## WHAT YOU NEED TO DO
Return the line containing "Continue the FreeCAD", the line containing "return np.maximum(near_low, near_high)", and every line between them, exactly as they stand. Output nothing else.

## STORED RECORDS
************
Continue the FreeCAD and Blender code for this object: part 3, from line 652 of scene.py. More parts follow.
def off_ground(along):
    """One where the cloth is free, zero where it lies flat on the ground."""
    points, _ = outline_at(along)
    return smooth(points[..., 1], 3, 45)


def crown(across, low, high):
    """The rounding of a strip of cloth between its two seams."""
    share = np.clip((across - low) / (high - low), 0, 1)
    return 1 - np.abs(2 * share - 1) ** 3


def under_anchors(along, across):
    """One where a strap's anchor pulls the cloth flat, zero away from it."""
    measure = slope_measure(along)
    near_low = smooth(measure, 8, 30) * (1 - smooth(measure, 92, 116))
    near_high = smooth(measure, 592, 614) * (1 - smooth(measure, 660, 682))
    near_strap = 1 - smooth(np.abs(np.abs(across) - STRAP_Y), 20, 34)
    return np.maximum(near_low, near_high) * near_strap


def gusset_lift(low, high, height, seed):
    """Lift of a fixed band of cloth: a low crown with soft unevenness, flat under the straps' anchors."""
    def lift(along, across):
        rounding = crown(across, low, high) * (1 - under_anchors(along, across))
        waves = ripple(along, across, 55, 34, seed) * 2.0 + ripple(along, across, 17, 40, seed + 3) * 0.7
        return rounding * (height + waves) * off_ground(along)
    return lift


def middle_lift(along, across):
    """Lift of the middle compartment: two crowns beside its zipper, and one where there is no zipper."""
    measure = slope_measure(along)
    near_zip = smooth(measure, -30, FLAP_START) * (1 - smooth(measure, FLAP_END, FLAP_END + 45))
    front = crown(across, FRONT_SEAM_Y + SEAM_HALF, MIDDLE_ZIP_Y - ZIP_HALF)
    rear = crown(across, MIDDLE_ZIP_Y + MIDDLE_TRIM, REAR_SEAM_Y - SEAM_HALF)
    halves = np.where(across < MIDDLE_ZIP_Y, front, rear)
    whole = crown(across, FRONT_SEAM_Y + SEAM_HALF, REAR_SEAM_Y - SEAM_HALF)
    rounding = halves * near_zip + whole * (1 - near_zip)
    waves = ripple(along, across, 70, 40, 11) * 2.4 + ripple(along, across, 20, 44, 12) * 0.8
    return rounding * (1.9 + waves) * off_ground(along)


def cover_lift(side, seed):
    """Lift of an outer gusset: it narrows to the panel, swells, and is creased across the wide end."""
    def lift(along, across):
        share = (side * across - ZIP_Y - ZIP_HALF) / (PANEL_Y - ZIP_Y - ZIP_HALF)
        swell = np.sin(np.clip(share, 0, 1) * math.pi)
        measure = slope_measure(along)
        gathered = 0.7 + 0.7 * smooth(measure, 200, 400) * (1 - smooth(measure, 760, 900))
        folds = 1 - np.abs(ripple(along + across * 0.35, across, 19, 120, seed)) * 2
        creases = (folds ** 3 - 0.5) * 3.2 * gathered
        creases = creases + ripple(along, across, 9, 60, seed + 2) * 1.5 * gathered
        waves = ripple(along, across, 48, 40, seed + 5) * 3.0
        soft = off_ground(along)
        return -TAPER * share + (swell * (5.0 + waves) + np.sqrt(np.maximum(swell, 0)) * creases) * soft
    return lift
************
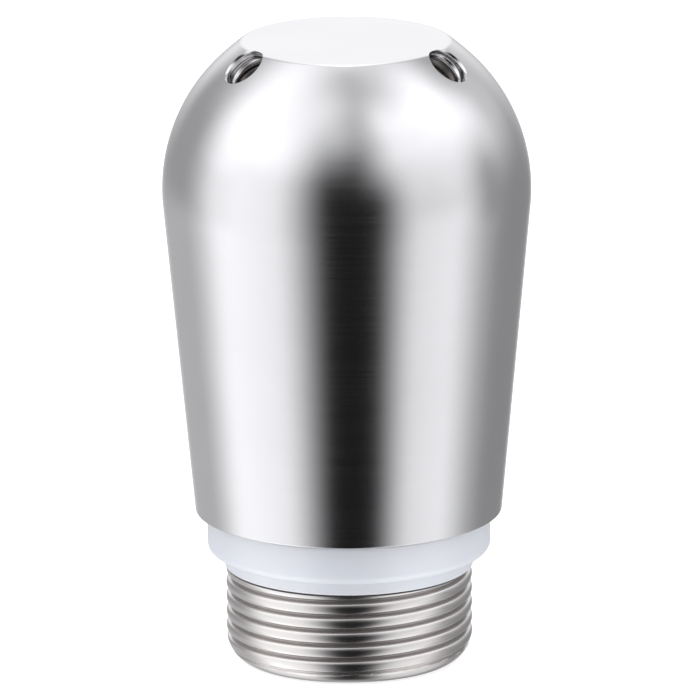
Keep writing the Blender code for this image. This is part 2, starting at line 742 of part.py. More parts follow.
************
## IN RESPONSE
Continue the FreeCAD and Blender code for this object: part 3, from line 652 of scene.py. More parts follow.
def off_ground(along):
    """One where the cloth is free, zero where it lies flat on the ground."""
    points, _ = outline_at(along)
    return smooth(points[..., 1], 3, 45)


def crown(across, low, high):
    """The rounding of a strip of cloth between its two seams."""
    share = np.clip((across - low) / (high - low), 0, 1)
    return 1 - np.abs(2 * share - 1) ** 3


def under_anchors(along, across):
    """One where a strap's anchor pulls the cloth flat, zero away from it."""
    measure = slope_measure(along)
    near_low = smooth(measure, 8, 30) * (1 - smooth(measure, 92, 116))
    near_high = smooth(measure, 592, 614) * (1 - smooth(measure, 660, 682))
    near_strap = 1 - smooth(np.abs(np.abs(across) - STRAP_Y), 20, 34)
    return np.maximum(near_low, near_high) * near_strap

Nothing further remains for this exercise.